How can you tap into opportunities to be 100% present and bring your team on the ‘joy journey’, holding the space for them to find multiple moments in their day where they can be truly present? Can you carve out regular time slots with your team to be 100% focused and ‘get lost’ in the flow of an activity? Perhaps it’s helpful to start with activities unrelated to work, a new skill or practice that helps them build their joy muscles away from the expectations and goal-oriented nature of our work selves? So they can experience flow personally and meaningfully, bringing their learnings into their daily work tasks and priorities. 

Below we have shared some of what we are doing at our sister company to foster joy through the Mkt. Upgraded Life Wellbeing Program. We have also outlined some simple but effective daily interventions and ideas to build your own joy muscles. There is no one-size fits all ‘joy program’ but it is our hope that some of these ideas inspire you to experiment and prioritise the ‘joy well’ personally and for your team.  

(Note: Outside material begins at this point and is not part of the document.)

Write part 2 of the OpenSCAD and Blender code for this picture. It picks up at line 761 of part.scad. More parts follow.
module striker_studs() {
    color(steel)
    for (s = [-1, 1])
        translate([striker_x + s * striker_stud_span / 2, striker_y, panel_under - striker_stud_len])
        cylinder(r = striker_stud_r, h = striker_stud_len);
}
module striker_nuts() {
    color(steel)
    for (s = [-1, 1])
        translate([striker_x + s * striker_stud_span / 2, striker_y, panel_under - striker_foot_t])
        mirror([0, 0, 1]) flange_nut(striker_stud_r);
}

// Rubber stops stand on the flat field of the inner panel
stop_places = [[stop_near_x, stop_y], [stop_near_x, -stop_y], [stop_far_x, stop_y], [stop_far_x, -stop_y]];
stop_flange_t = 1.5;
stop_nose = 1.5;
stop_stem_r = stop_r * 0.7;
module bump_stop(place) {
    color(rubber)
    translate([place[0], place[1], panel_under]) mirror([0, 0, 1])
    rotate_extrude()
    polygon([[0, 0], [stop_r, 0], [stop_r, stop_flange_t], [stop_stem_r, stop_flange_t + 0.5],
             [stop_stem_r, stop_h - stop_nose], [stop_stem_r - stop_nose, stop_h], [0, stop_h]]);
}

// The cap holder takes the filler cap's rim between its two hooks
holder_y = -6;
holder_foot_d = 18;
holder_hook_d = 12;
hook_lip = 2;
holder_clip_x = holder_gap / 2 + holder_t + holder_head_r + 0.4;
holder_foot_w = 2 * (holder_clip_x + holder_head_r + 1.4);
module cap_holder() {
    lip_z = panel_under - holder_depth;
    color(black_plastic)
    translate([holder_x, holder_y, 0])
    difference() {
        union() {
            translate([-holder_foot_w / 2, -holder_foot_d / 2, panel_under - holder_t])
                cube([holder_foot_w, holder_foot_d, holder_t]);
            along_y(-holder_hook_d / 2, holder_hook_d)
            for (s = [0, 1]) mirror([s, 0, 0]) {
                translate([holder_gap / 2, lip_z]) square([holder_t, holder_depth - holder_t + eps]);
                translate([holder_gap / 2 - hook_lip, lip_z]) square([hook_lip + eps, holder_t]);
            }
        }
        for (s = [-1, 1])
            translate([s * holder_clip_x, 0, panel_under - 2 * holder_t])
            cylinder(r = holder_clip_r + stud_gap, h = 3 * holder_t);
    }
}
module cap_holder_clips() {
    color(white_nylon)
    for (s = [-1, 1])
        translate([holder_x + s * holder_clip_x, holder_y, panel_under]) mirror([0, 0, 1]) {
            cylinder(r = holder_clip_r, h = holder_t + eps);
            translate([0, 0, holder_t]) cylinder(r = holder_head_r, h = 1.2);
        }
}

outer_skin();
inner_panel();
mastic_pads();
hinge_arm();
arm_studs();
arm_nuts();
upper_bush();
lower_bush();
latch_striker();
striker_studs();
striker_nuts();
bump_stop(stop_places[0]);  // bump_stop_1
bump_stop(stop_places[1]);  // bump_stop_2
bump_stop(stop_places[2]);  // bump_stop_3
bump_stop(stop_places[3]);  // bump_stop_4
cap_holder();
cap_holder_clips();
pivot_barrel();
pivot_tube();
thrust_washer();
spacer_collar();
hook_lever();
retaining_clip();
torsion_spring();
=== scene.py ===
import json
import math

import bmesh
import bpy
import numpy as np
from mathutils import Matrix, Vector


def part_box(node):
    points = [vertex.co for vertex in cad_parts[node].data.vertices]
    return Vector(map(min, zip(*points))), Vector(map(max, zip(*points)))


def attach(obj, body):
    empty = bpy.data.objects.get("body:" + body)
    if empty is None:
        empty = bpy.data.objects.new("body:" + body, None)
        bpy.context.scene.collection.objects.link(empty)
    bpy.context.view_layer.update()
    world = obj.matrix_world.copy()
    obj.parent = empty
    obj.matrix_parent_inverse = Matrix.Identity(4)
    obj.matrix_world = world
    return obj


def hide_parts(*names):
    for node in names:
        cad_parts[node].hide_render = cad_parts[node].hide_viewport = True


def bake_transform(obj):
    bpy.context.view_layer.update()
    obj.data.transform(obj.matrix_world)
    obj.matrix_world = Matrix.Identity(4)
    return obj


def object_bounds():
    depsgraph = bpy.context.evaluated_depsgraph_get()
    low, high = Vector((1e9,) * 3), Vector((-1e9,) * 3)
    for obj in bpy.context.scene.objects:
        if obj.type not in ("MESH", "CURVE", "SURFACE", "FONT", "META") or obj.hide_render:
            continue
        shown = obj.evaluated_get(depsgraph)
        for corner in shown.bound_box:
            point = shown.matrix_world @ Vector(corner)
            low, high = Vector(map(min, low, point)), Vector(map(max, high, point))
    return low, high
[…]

Remember that joy is in fact our natural condition. We don’t need to find it, we simply need to remember it. We need to unwrap the layers of the mind, disarm the fear factory that it has become and settle into the pure spontaneity of the present moment – it’s here that joy resides.

Weekly and monthly flow team activities 

Those that cook together: Delivering mystery boxes of ingredients to team members to cook a meal of their choice, sharing the recipes on Slack/chosen community with the team for inspiration and collaboration.

Joy up-skilling together: Joining a virtual class together to learn how to make sourdough, clay pots, flower arranging. We’ll be sending each team member activity kits and coming together online to a class. 

Walk and talks: Rostering a buddy system to get away from our desks and go for a walk, enjoying the sun on our faces and chatting about what’s bringing us joy today and other ‘non-work’ stuff – dial this up by pointing out things in nature that we see and admire along the way.

Reading Club: it doesn’t have to be a book, as we know it’s hard to pick a title everyone will enjoy but what about a short essay, a poem, a quote? 

Team rituals: perhaps you have a tea expert on your team, or chocolate aficionado who can create mini morning or afternoon ‘taste breaks’ as a weekly team activity – try sipping your tea or savouring a chocolate treat with all of your attention, notice the smells, flavours and textures.

Daily interventions to dial up the quality of your attention and present moment awareness 

Presence Pauses: take a moment to check in and identify the moment you are in. Look around you, notice your surroundings. Admire what see, notice what you hear, what can you smell? Activate our senses.

Dedicated mindfulness practice time: allocate some time in everyone’s diary for a group meditation or breath work pause (via Zoom or just on your own) – see if you can schedule one a day. Our favourite free Learn to Meditate App is ‘1 Giant Mind’. They also run an Instagram Live Group Meditations. 

Listening challenge: engage in a conversation and listen fully, notice if your mind is jumping to how you might respond or what to say next, gently put it aside and refocus on the person who is talking. Give them your full attention!

Schedule some unscheduled time: sounds ironic? We are so over scheduled, rarely do we have time to do nothing and nothing does not include Netflix. Sit outside in the sun, no book or magazine, not listening to a podcast, just your surroundings to observe. Find a comfy chair and fall into it and just be still, no mind candy or digital distractions. How else can you do ‘nothing’?